How Are Exchange Rates Decided?
Understanding Currency Value and Its Impact on Global Finances
Exchange rates play a vital role in the global economy, influencing international trade, investments, and even travel costs. If you've ever wondered why the value of a currency changes, understanding the factors behind exchange rate movements can help you make sense of this important financial topic.
This guide explains how exchange rates are determined, what affects them, and why they matter for individuals, businesses, and investors.
What Is an Exchange Rate?
An exchange rate is the value of one currency compared to another. For example, if £1 = $1.25, this means that one British pound (GBP) is worth 1.25 US dollars (USD). Exchange rates change daily due to a variety of economic, political, and financial factors.
Key Factors That Influence Exchange Rates
Supply and Demand
At its core, exchange rates are based on supply and demand in the foreign exchange (Forex) market.
When demand for a currency increases, its value strengthens.
When demand decreases or supply rises, the currency weakens.
For example:
If a country exports more goods, international buyers need its currency to pay for those goods, increasing demand and strengthening the currency.
If a country imports more than it exports, it increases demand for foreign currencies, which can weaken its own currency.
Interest Rates and Monetary Policy
Central banks set interest rates, which influence exchange rates by affecting the attractiveness of a country’s currency to investors. Higher interest rates typically increase demand for a currency, strengthening its value, while lower interest rates can lead to depreciation as investors seek better returns elsewhere.
For example, if the Bank of England raises interest rates, investors may move money into GBP-denominated assets, increasing demand for the pound and raising its value.
Inflation and Purchasing Power
A country’s inflation rate affects its exchange rate:
Lower inflation helps a currency appreciate because the purchasing power of that currency remains strong compared to others.
Higher inflation weakens a currency because goods become more expensive, making it less attractive to foreign buyers.

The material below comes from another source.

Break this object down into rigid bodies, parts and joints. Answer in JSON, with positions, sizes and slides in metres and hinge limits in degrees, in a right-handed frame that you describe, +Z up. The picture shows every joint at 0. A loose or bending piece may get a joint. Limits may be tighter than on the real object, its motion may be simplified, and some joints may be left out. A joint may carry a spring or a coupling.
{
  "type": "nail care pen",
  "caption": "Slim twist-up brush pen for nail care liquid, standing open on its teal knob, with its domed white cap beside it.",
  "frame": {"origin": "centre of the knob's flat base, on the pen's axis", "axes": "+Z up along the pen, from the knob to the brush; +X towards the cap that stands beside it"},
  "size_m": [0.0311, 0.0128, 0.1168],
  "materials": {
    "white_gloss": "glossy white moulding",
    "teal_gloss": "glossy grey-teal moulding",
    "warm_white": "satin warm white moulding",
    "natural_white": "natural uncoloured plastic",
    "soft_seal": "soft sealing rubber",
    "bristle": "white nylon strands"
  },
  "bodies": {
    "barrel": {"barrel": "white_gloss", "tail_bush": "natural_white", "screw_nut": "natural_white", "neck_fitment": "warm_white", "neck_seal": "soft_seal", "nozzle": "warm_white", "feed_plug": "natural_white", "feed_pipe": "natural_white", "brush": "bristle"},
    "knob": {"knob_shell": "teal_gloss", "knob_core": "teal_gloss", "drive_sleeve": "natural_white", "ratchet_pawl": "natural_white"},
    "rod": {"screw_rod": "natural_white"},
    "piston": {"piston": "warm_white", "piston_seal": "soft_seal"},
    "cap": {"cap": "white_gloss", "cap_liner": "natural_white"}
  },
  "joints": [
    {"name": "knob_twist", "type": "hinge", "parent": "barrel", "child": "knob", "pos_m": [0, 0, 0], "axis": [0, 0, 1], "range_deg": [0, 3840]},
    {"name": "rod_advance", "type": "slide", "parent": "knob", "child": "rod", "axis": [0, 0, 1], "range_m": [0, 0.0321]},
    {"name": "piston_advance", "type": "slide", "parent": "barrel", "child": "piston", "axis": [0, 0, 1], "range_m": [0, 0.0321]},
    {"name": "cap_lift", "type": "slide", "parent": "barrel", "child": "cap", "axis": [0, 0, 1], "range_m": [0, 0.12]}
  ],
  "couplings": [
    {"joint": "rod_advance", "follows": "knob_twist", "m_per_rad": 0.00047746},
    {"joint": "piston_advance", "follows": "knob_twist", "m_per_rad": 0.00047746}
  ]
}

Economic Stability and Performance
A country’s economic health affects its currency value. Key factors include:
GDP Growth – A strong economy attracts investment, supporting a stronger currency.
Employment Rates – Stable job markets signal economic strength, increasing investor confidence.

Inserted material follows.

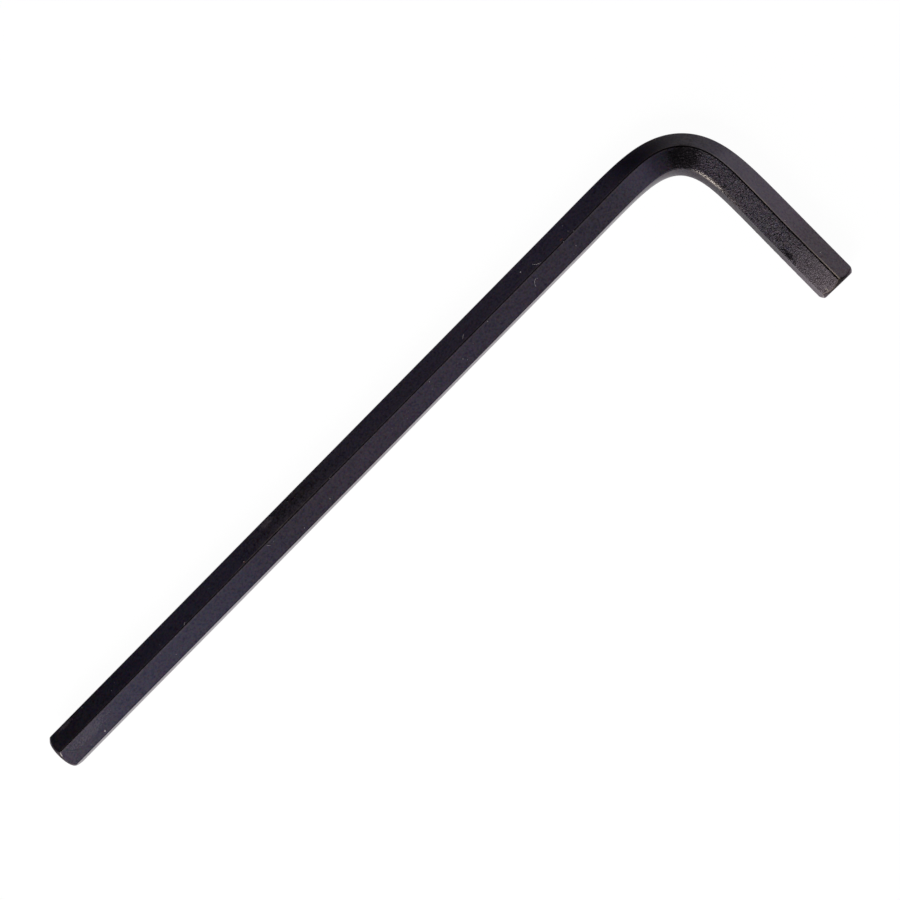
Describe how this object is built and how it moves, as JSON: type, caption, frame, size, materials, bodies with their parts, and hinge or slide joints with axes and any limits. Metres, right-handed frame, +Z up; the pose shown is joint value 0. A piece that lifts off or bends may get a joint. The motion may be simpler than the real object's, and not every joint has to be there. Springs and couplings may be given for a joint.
{
  "type": "hex key",
  "caption": "L-shaped hexagonal steel driver with a long and a short arm, lying on its side, in worn black oxide.",
  "frame": {"origin": "centre of the flat end face of the long arm", "axes": "+X runs from the long arm's tip to the bend, +Y points to the outside of the long arm, so the short arm runs towards -Y, and +Z is up from the surface that the key lies on"},
  "size_m": [0.1389, 0.0375, 0.0068],
  "materials": {
    "black_oxide_steel": "drawn and bent alloy steel bar with a semi-matte blue-black oxide skin, rubbed thin along the edges"
  },
  "bodies": {
    "root": {"hex_key": "black_oxide_steel"}
  },
  "joints": []
}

Political Stability – Uncertainty can weaken a currency as investors move money to safer economies.
For example, major political events like elections, policy changes, or international trade agreements can impact investor confidence, leading to fluctuations in currency values. Uncertainty around government stability, economic reforms, or geopolitical tensions can also influence exchange rates as investors seek safe-haven currencies.

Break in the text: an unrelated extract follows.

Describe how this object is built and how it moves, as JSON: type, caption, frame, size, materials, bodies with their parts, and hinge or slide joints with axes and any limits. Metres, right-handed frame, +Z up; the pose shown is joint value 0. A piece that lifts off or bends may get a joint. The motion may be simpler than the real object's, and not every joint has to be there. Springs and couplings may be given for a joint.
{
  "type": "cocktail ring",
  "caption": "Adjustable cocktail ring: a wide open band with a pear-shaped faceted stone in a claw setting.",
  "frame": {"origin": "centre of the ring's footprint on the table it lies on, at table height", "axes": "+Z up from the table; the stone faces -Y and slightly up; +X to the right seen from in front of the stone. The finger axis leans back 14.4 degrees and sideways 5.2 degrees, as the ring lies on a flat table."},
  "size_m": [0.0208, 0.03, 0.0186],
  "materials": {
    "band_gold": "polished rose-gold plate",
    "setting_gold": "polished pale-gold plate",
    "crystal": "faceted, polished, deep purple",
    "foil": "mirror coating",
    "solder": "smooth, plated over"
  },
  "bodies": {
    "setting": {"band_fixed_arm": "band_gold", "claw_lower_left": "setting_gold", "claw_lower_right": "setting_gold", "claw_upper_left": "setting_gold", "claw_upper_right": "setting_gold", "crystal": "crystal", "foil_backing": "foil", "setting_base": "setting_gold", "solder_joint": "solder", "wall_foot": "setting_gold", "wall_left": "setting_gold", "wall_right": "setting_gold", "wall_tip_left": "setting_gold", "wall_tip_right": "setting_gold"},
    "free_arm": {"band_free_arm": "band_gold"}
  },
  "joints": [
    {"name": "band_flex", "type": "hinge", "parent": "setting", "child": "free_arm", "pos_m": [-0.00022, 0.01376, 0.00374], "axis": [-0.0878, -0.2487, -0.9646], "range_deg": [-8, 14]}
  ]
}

Balance of Trade and Current Account
A country’s trade balance—the difference between exports and imports—influences its currency value.
Trade Surplus: If exports exceed imports, demand for the country’s currency increases, strengthening its value.
Trade Deficit: If imports exceed exports, demand for foreign currencies rises, which can weaken the home currency.
Market Speculation and Investor Sentiment
Traders and investors in the Forex market influence exchange rates through buying and selling currencies based on speculation.
If investors believe a currency will increase in value, they buy more of it, driving up demand.
If sentiment turns negative, large sell-offs can weaken a currency.
For example, speculation about interest rate changes or economic downturns can lead to sudden currency fluctuations.
Fixed vs. Floating Exchange Rates
Currencies operate under two main exchange rate systems:
Floating Exchange Rates – Most major currencies (e.g., GBP, USD, EUR) fluctuate based on supply and demand.
Fixed Exchange Rates – Some countries peg their currency to another, such as the US dollar, to maintain stability. The central bank actively intervenes to keep the rate steady.
Why Do Exchange Rates Matter?
Exchange rates impact almost everyone, from individuals planning holidays to businesses trading internationally. The value of a currency can influence purchasing power, profit margins, and investment returns. Understanding how exchange rates affect different financial decisions can help people and businesses prepare for currency fluctuations and make more informed choices.
For Travellers
A strong home currency means you get more foreign currency when exchanging money, making travel abroad cheaper.
A weaker home currency means foreign travel becomes more expensive.
For Businesses (Importers & Exporters)
Exporters benefit when their home currency weakens, as their products become cheaper for foreign buyers.
Importers face higher costs when their home currency weakens, as foreign goods become more expensive.
For Investors
Currency fluctuations affect international investments.
A rising home currency can reduce the value of overseas investments.
A weaker home currency can increase foreign investment returns.
Final Thoughts
Exchange rates are influenced by many factors, including economic fundamentals, market demand, and investor expectations. While they may seem unpredictable, understanding these drivers can help individuals, businesses, and investors make better financial decisions.
Whether you're planning a holiday, investing in international markets, or running a business, keeping an eye on exchange rate trends can help you maximise opportunities and manage risks.